| THE TASK |
Write out the listing in full, matching it word for word.

| DATASET SECTION |
+++

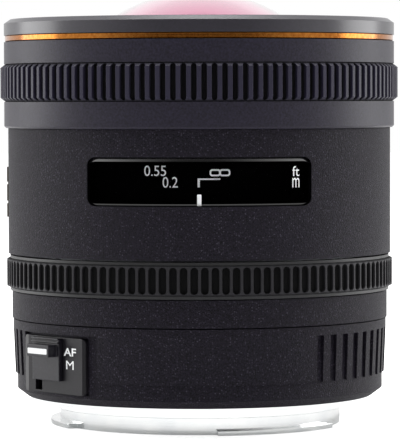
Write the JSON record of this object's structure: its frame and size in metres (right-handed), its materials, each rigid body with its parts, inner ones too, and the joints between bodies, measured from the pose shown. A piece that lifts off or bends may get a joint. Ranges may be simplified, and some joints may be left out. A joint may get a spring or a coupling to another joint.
{
  "type": "fisheye lens",
  "caption": "Fisheye camera lens with a bulging front glass, slip-on front ring, ribbed focus ring, distance window, mode switch and bayonet mount.",
  "frame": {"origin": "centre of the bayonet's contact face, on the optical axis", "axes": "+Z along the optical axis towards the front glass, -Y towards the distance window, +X to the right seen from the window side"},
  "size_m": [0.0762, 0.0762, 0.0827],
  "materials": {
    "chrome_plate": "bright chrome plate",
    "screw_steel": "bright turned steel",
    "gold_contact": "gold flash on brass",
    "black_plastic": "moulded, fine matt",
    "velvet_black": "speckled velvet coat",
    "satin_black": "satin black anodised",
    "black_rubber": "moulded ribs",
    "gold_anodised": "gold anodised",
    "clear_glass": "polished and coated",
    "window_glass": "dark tinted pane",
    "inner_aluminium": "machined",
    "black_aluminium": "black anodised",
    "black_felt": "short flock",
    "blade_steel": "dark coated spring steel",
    "board_green": "solder mask",
    "chip_black": "moulded epoxy",
    "copper_comb": "bronze",
    "knob_black": "moulded satin"
  },
  "bodies": {
    "barrel": {"mount_flange": "chrome_plate", "mount_screws": "screw_steel", "contact_block": "black_plastic", "contact_pins": "gold_contact", "rear_baffle": "black_plastic", "gel_filter_holder": "black_aluminium", "rear_collar": "velvet_black", "switch_plate": "black_plastic", "lower_sleeve": "velvet_black", "window_sleeve": "velvet_black", "window_pane": "window_glass", "window_mask": "black_plastic", "badge_plate": "gold_anodised", "nose_barrel": "satin_black", "front_cell": "black_aluminium", "trim_ring": "black_aluminium", "chassis": "inner_aluminium", "guide_tube": "inner_aluminium", "rear_cell": "black_aluminium", "rear_spacers": "black_aluminium", "rear_retaining_rings": "black_aluminium", "iris_housing": "black_plastic", "iris_cover": "black_aluminium", "motor_stator": "copper_comb", "iris_motor": "screw_steel", "main_board": "board_green", "board_chips": "chip_black", "front_element": "clear_glass", "second_element": "clear_glass", "sixth_element": "clear_glass", "sixth_group": "clear_glass", "seventh_group": "clear_glass", "eighth_group": "clear_glass", "rear_element": "clear_glass"},
    "slip_ring": {"slip_ring_body": "satin_black", "slip_ring_grip": "satin_black", "gold_ring": "gold_anodised", "slip_rim": "satin_black", "felt_lining": "black_felt"},
    "focus_ring": {"focus_ring_core": "black_aluminium", "focus_rubber": "black_rubber"},
    "cam_drum": {"scale_drum": "black_aluminium", "cam_ring": "inner_aluminium", "drive_key": "screw_steel"},
    "focus_carriage": {"focus_cell": "black_aluminium", "cam_followers": "gold_contact", "focus_retaining_ring": "black_aluminium", "third_element": "clear_glass", "fourth_group": "clear_glass"},
    "af_switch": {"switch_knob": "knob_black"},
    "motor_rotor": {"motor_rotor": "inner_aluminium"},
    "iris_driver": {"iris_ring": "blade_steel"},
    "iris_blade_1": {"iris_blade_1": "blade_steel"},
    "iris_blade_2": {"iris_blade_2": "blade_steel"},
    "iris_blade_3": {"iris_blade_3": "blade_steel"},
    "iris_blade_4": {"iris_blade_4": "blade_steel"},
    "iris_blade_5": {"iris_blade_5": "blade_steel"},
    "iris_blade_6": {"iris_blade_6": "blade_steel"}
  },
  "joints": [
    {"name": "slip_ring_pull", "type": "slide", "parent": "barrel", "child": "slip_ring", "axis": [0, 0, 1], "range_m": [0, 0.026]},
    {"name": "focus_turn", "type": "hinge", "parent": "barrel", "child": "focus_ring", "pos_m": [0, 0, 0.02415], "axis": [0, 0, 1], "range_deg": [0, 120]},
    {"name": "scale_turn", "type": "hinge", "parent": "barrel", "child": "cam_drum", "pos_m": [0, 0, 0.039], "axis": [0, 0, 1], "range_deg": [0, 60]},
    {"name": "focus_shift", "type": "slide", "parent": "barrel", "child": "focus_carriage", "axis": [0, 0, 1], "range_m": [0, 0.0025]},
    {"name": "mode_switch", "type": "slide", "parent": "barrel", "child": "af_switch", "axis": [0, 0, -1], "range_m": [0, 0.0024]},
    {"name": "motor_turn", "type": "hinge", "parent": "barrel", "child": "motor_rotor", "pos_m": [0, 0, 0.015], "axis": [0, 0, 1], "range_deg": [0, 120]},
    {"name": "iris_drive", "type": "hinge", "parent": "barrel", "child": "iris_driver", "pos_m": [0, 0, 0.0313], "axis": [0, 0, 1], "range_deg": [0, 7.2]},
    {"name": "blade_1_swing", "type": "hinge", "parent": "barrel", "child": "iris_blade_1", "pos_m": [0, -0.016, 0.03], "axis": [0, 0, 1], "range_deg": [0, 24]},
    {"name": "blade_2_swing", "type": "hinge", "parent": "barrel", "child": "iris_blade_2", "pos_m": [0.01386, -0.008, 0.03], "axis": [0, 0, 1], "range_deg": [0, 24]},
    {"name": "blade_3_swing", "type": "hinge", "parent": "barrel", "child": "iris_blade_3", "pos_m": [0.01386, 0.008, 0.03], "axis": [0, 0, 1], "range_deg": [0, 24]},
    {"name": "blade_4_swing", "type": "hinge", "parent": "barrel", "child": "iris_blade_4", "pos_m": [0, 0.016, 0.03], "axis": [0, 0, 1], "range_deg": [0, 24]},
    {"name": "blade_5_swing", "type": "hinge", "parent": "barrel", "child": "iris_blade_5", "pos_m": [-0.01386, 0.008, 0.03], "axis": [0, 0, 1], "range_deg": [0, 24]},
    {"name": "blade_6_swing", "type": "hinge", "parent": "barrel", "child": "iris_blade_6", "pos_m": [-0.01386, -0.008, 0.03], "axis": [0, 0, 1], "range_deg": [0, 24]}
  ],
  "couplings": [
    {"joint": "scale_turn", "follows": "focus_turn", "ratio": 0.5},
    {"joint": "focus_shift", "follows": "focus_turn", "m_per_rad": 0.0011937},
    {"joint": "blade_1_swing", "follows": "iris_drive", "ratio": 3.3333},
    {"joint": "blade_2_swing", "follows": "iris_drive", "ratio": 3.3333},
    {"joint": "blade_3_swing", "follows": "iris_drive", "ratio": 3.3333},
    {"joint": "blade_4_swing", "follows": "iris_drive", "ratio": 3.3333},
    {"joint": "blade_5_swing", "follows": "iris_drive", "ratio": 3.3333},
    {"joint": "blade_6_swing", "follows": "iris_drive", "ratio": 3.3333}
  ]
}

+++

| OUTPUT FOR THIS TASK |
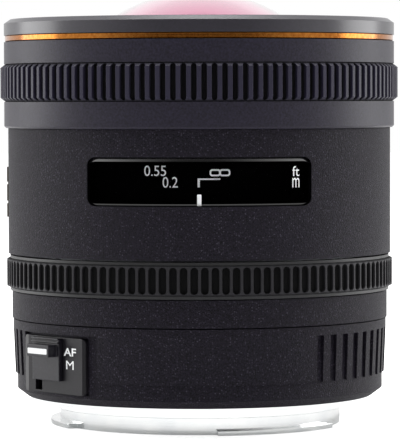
Write the JSON record of this object's structure: its frame and size in metres (right-handed), its materials, each rigid body with its parts, inner ones too, and the joints between bodies, measured from the pose shown. A piece that lifts off or bends may get a joint. Ranges may be simplified, and some joints may be left out. A joint may get a spring or a coupling to another joint.
{
  "type": "fisheye lens",
  "caption": "Fisheye camera lens with a bulging front glass, slip-on front ring, ribbed focus ring, distance window, mode switch and bayonet mount.",
  "frame": {"origin": "centre of the bayonet's contact face, on the optical axis", "axes": "+Z along the optical axis towards the front glass, -Y towards the distance window, +X to the right seen from the window side"},
  "size_m": [0.0762, 0.0762, 0.0827],
  "materials": {
    "chrome_plate": "bright chrome plate",
    "screw_steel": "bright turned steel",
    "gold_contact": "gold flash on brass",
    "black_plastic": "moulded, fine matt",
    "velvet_black": "speckled velvet coat",
    "satin_black": "satin black anodised",
    "black_rubber": "moulded ribs",
    "gold_anodised": "gold anodised",
    "clear_glass": "polished and coated",
    "window_glass": "dark tinted pane",
    "inner_aluminium": "machined",
    "black_aluminium": "black anodised",
    "black_felt": "short flock",
    "blade_steel": "dark coated spring steel",
    "board_green": "solder mask",
    "chip_black": "moulded epoxy",
    "copper_comb": "bronze",
    "knob_black": "moulded satin"
  },
  "bodies": {
    "barrel": {"mount_flange": "chrome_plate", "mount_screws": "screw_steel", "contact_block": "black_plastic", "contact_pins": "gold_contact", "rear_baffle": "black_plastic", "gel_filter_holder": "black_aluminium", "rear_collar": "velvet_black", "switch_plate": "black_plastic", "lower_sleeve": "velvet_black", "window_sleeve": "velvet_black", "window_pane": "window_glass", "window_mask": "black_plastic", "badge_plate": "gold_anodised", "nose_barrel": "satin_black", "front_cell": "black_aluminium", "trim_ring": "black_aluminium", "chassis": "inner_aluminium", "guide_tube": "inner_aluminium", "rear_cell": "black_aluminium", "rear_spacers": "black_aluminium", "rear_retaining_rings": "black_aluminium", "iris_housing": "black_plastic", "iris_cover": "black_aluminium", "motor_stator": "copper_comb", "iris_motor": "screw_steel", "main_board": "board_green", "board_chips": "chip_black", "front_element": "clear_glass", "second_element": "clear_glass", "sixth_element": "clear_glass", "sixth_group": "clear_glass", "seventh_group": "clear_glass", "eighth_group": "clear_glass", "rear_element": "clear_glass"},
    "slip_ring": {"slip_ring_body": "satin_black", "slip_ring_grip": "satin_black", "gold_ring": "gold_anodised", "slip_rim": "satin_black", "felt_lining": "black_felt"},
    "focus_ring": {"focus_ring_core": "black_aluminium", "focus_rubber": "black_rubber"},
    "cam_drum": {"scale_drum": "black_aluminium", "cam_ring": "inner_aluminium", "drive_key": "screw_steel"},
    "focus_carriage": {"focus_cell": "black_aluminium", "cam_followers": "gold_contact", "focus_retaining_ring": "black_aluminium", "third_element": "clear_glass", "fourth_group": "clear_glass"},
    "af_switch": {"switch_knob": "knob_black"},
    "motor_rotor": {"motor_rotor": "inner_aluminium"},
    "iris_driver": {"iris_ring": "blade_steel"},
    "iris_blade_1": {"iris_blade_1": "blade_steel"},
    "iris_blade_2": {"iris_blade_2": "blade_steel"},
    "iris_blade_3": {"iris_blade_3": "blade_steel"},
    "iris_blade_4": {"iris_blade_4": "blade_steel"},
    "iris_blade_5": {"iris_blade_5": "blade_steel"},
    "iris_blade_6": {"iris_blade_6": "blade_steel"}
  },
  "joints": [
    {"name": "slip_ring_pull", "type": "slide", "parent": "barrel", "child": "slip_ring", "axis": [0, 0, 1], "range_m": [0, 0.026]},
    {"name": "focus_turn", "type": "hinge", "parent": "barrel", "child": "focus_ring", "pos_m": [0, 0, 0.02415], "axis": [0, 0, 1], "range_deg": [0, 120]},
    {"name": "scale_turn", "type": "hinge", "parent": "barrel", "child": "cam_drum", "pos_m": [0, 0, 0.039], "axis": [0, 0, 1], "range_deg": [0, 60]},
    {"name": "focus_shift", "type": "slide", "parent": "barrel", "child": "focus_carriage", "axis": [0, 0, 1], "range_m": [0, 0.0025]},
    {"name": "mode_switch", "type": "slide", "parent": "barrel", "child": "af_switch", "axis": [0, 0, -1], "range_m": [0, 0.0024]},
    {"name": "motor_turn", "type": "hinge", "parent": "barrel", "child": "motor_rotor", "pos_m": [0, 0, 0.015], "axis": [0, 0, 1], "range_deg": [0, 120]},
    {"name": "iris_drive", "type": "hinge", "parent": "barrel", "child": "iris_driver", "pos_m": [0, 0, 0.0313], "axis": [0, 0, 1], "range_deg": [0, 7.2]},
    {"name": "blade_1_swing", "type": "hinge", "parent": "barrel", "child": "iris_blade_1", "pos_m": [0, -0.016, 0.03], "axis": [0, 0, 1], "range_deg": [0, 24]},
    {"name": "blade_2_swing", "type": "hinge", "parent": "barrel", "child": "iris_blade_2", "pos_m": [0.01386, -0.008, 0.03], "axis": [0, 0, 1], "range_deg": [0, 24]},
    {"name": "blade_3_swing", "type": "hinge", "parent": "barrel", "child": "iris_blade_3", "pos_m": [0.01386, 0.008, 0.03], "axis": [0, 0, 1], "range_deg": [0, 24]},
    {"name": "blade_4_swing", "type": "hinge", "parent": "barrel", "child": "iris_blade_4", "pos_m": [0, 0.016, 0.03], "axis": [0, 0, 1], "range_deg": [0, 24]},
    {"name": "blade_5_swing", "type": "hinge", "parent": "barrel", "child": "iris_blade_5", "pos_m": [-0.01386, 0.008, 0.03], "axis": [0, 0, 1], "range_deg": [0, 24]},
    {"name": "blade_6_swing", "type": "hinge", "parent": "barrel", "child": "iris_blade_6", "pos_m": [-0.01386, -0.008, 0.03], "axis": [0, 0, 1], "range_deg": [0, 24]}
  ],
  "couplings": [
    {"joint": "scale_turn", "follows": "focus_turn", "ratio": 0.5},
    {"joint": "focus_shift", "follows": "focus_turn", "m_per_rad": 0.0011937},
    {"joint": "blade_1_swing", "follows": "iris_drive", "ratio": 3.3333},
    {"joint": "blade_2_swing", "follows": "iris_drive", "ratio": 3.3333},
    {"joint": "blade_3_swing", "follows": "iris_drive", "ratio": 3.3333},
    {"joint": "blade_4_swing", "follows": "iris_drive", "ratio": 3.3333},
    {"joint": "blade_5_swing", "follows": "iris_drive", "ratio": 3.3333},
    {"joint": "blade_6_swing", "follows": "iris_drive", "ratio": 3.3333}
  ]
}